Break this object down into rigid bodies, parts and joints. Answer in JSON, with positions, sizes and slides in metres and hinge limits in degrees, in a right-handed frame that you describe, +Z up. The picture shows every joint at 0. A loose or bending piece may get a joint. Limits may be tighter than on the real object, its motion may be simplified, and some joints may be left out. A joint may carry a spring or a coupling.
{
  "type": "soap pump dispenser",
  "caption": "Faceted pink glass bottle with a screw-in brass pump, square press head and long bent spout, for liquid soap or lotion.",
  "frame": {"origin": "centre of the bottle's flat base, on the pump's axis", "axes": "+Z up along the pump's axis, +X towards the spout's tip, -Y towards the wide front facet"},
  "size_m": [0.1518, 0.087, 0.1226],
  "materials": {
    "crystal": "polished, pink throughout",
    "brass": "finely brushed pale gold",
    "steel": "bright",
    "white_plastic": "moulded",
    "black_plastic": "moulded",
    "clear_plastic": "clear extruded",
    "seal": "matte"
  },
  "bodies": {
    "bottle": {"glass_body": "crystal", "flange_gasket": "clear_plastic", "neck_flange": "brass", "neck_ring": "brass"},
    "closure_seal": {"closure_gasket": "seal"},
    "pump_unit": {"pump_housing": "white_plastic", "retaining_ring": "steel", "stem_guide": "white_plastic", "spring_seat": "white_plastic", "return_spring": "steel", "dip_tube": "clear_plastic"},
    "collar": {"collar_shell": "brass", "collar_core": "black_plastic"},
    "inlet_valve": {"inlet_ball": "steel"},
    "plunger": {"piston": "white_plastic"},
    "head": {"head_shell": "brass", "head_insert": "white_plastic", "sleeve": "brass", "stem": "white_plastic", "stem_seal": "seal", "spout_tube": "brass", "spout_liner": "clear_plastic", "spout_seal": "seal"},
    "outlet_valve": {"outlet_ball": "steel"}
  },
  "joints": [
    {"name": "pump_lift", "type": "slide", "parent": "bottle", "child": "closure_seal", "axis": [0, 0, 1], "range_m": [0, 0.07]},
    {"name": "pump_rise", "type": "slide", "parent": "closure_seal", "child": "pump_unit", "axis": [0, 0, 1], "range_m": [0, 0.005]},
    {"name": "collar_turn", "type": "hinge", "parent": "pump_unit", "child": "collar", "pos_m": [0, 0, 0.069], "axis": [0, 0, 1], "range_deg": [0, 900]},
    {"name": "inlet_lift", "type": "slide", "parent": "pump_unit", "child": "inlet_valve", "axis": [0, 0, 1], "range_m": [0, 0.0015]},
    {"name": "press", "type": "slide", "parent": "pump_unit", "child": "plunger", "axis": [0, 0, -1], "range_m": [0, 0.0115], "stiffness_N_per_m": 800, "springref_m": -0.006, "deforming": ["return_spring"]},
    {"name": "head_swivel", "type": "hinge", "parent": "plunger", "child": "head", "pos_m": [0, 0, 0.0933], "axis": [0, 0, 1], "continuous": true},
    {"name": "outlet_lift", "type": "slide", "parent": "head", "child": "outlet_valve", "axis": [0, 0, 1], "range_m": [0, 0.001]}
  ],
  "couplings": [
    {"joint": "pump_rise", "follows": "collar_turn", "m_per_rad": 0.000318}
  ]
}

* **Written problem**: Write out every line exactly as it stands.

* **Reply to the task**:
Break this object down into rigid bodies, parts and joints. Answer in JSON, with positions, sizes and slides in metres and hinge limits in degrees, in a right-handed frame that you describe, +Z up. The picture shows every joint at 0. A loose or bending piece may get a joint. Limits may be tighter than on the real object, its motion may be simplified, and some joints may be left out. A joint may carry a spring or a coupling.
{
  "type": "soap pump dispenser",
  "caption": "Faceted pink glass bottle with a screw-in brass pump, square press head and long bent spout, for liquid soap or lotion.",
  "frame": {"origin": "centre of the bottle's flat base, on the pump's axis", "axes": "+Z up along the pump's axis, +X towards the spout's tip, -Y towards the wide front facet"},
  "size_m": [0.1518, 0.087, 0.1226],
  "materials": {
    "crystal": "polished, pink throughout",
    "brass": "finely brushed pale gold",
    "steel": "bright",
    "white_plastic": "moulded",
    "black_plastic": "moulded",
    "clear_plastic": "clear extruded",
    "seal": "matte"
  },
  "bodies": {
    "bottle": {"glass_body": "crystal", "flange_gasket": "clear_plastic", "neck_flange": "brass", "neck_ring": "brass"},
    "closure_seal": {"closure_gasket": "seal"},
    "pump_unit": {"pump_housing": "white_plastic", "retaining_ring": "steel", "stem_guide": "white_plastic", "spring_seat": "white_plastic", "return_spring": "steel", "dip_tube": "clear_plastic"},
    "collar": {"collar_shell": "brass", "collar_core": "black_plastic"},
    "inlet_valve": {"inlet_ball": "steel"},
    "plunger": {"piston": "white_plastic"},
    "head": {"head_shell": "brass", "head_insert": "white_plastic", "sleeve": "brass", "stem": "white_plastic", "stem_seal": "seal", "spout_tube": "brass", "spout_liner": "clear_plastic", "spout_seal": "seal"},
    "outlet_valve": {"outlet_ball": "steel"}
  },
  "joints": [
    {"name": "pump_lift", "type": "slide", "parent": "bottle", "child": "closure_seal", "axis": [0, 0, 1], "range_m": [0, 0.07]},
    {"name": "pump_rise", "type": "slide", "parent": "closure_seal", "child": "pump_unit", "axis": [0, 0, 1], "range_m": [0, 0.005]},
    {"name": "collar_turn", "type": "hinge", "parent": "pump_unit", "child": "collar", "pos_m": [0, 0, 0.069], "axis": [0, 0, 1], "range_deg": [0, 900]},
    {"name": "inlet_lift", "type": "slide", "parent": "pump_unit", "child": "inlet_valve", "axis": [0, 0, 1], "range_m": [0, 0.0015]},
    {"name": "press", "type": "slide", "parent": "pump_unit", "child": "plunger", "axis": [0, 0, -1], "range_m": [0, 0.0115], "stiffness_N_per_m": 800, "springref_m": -0.006, "deforming": ["return_spring"]},
    {"name": "head_swivel", "type": "hinge", "parent": "plunger", "child": "head", "pos_m": [0, 0, 0.0933], "axis": [0, 0, 1], "continuous": true},
    {"name": "outlet_lift", "type": "slide", "parent": "head", "child": "outlet_valve", "axis": [0, 0, 1], "range_m": [0, 0.001]}
  ],
  "couplings": [
    {"joint": "pump_rise", "follows": "collar_turn", "m_per_rad": 0.000318}
  ]
}